Matutou uma semana e sua lembrança não saia de sua memória. Pediu demissão ao
Grupo Escoteiro e partiu atrás dela. Todos estranharam, pois era como se o
grupo fosse dele e sempre levou sozinho sem assistentes. Nunca dividiu
responsabilidades. Aceitava sugestões, mas a dele prevalecia no final. Muitos
que entraram no grupo saiam em pouco tempo.
Como em todo Grupo Escoteiro
ele tinha aqueles mais fieis que nunca o abandonaram. – Elejam um novo líder
para vocês! – Eleger? Eles não fazia ideia de como seria. Mais de 65 anos com
ele na frente de tudo. Quando partiu poucos foram despedir na rodoviária. – Não
volto mais, disse. Em Arara Vermelha ficou seis dias procurando e no dia 24 de
dezembro soube que ela estava internada em uma casa de repouso na saída da
cidade. Encontrou. Ela sorriu. Seus olhos encheram-se de lágrimas. A mulher da
minha vida e eu não soube valorizar.
Ajoelhou-se aos seus pés e
chorando pediu perdão. Reconciliaram. Ela tinha perdido a visão e uma das
pernas devido à tuberculose avançada. Ele doou boa parte do que tinha para a
Instituição que a acolheu. Viveu com ela até o último dos seus dias. Soube que
Noel fora para os Estados Unidos e se tornara um cirurgião famoso. Dizem que
tentou encontrá-la e não conseguiu.
No dia 24 de dezembro dois
anos depois, foram encontrados mortos no quarto que moravam.
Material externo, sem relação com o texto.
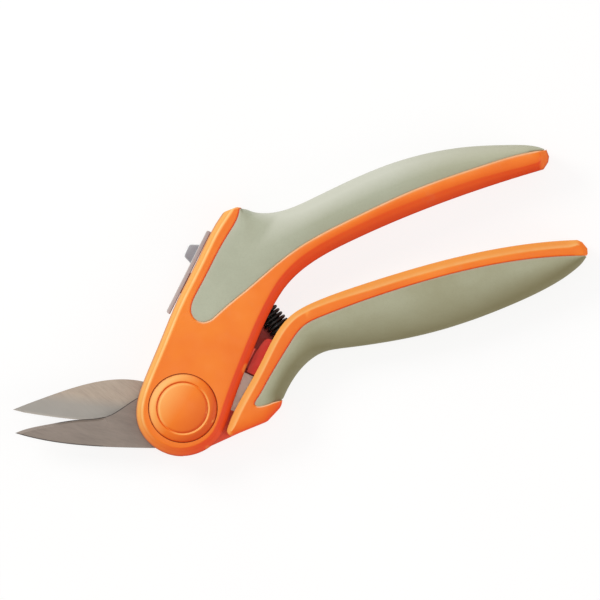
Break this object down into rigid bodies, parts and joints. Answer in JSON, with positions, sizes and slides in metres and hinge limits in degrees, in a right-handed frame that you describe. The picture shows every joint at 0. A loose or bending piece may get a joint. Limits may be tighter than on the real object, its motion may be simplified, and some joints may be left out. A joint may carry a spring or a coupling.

Ambos sorriam e
estavam abraçados como dois amantes apaixonados. Antes de sua morte mandou
construir um Mausoléu simples onde mandou plantar muitas rosas e crisântemos,
pois eram as flores preferidas dela. – Uma placa de bronze dizia: - Ela o
perdoou. Agora vivem felizes para sempre no céu!
Nota - Apenas uma história de vidas em comum
muito parecida com muitos que fazem o mesmo. Escotismo é vida, mas família é
tudo. Sem ela não pode e nem temos condições de pensar em uma filosofia
escoteira. Cada um escolhe o seu caminho e todos nós um dia prestaremos contas
dos nossos erros e acertos. Boa leitura.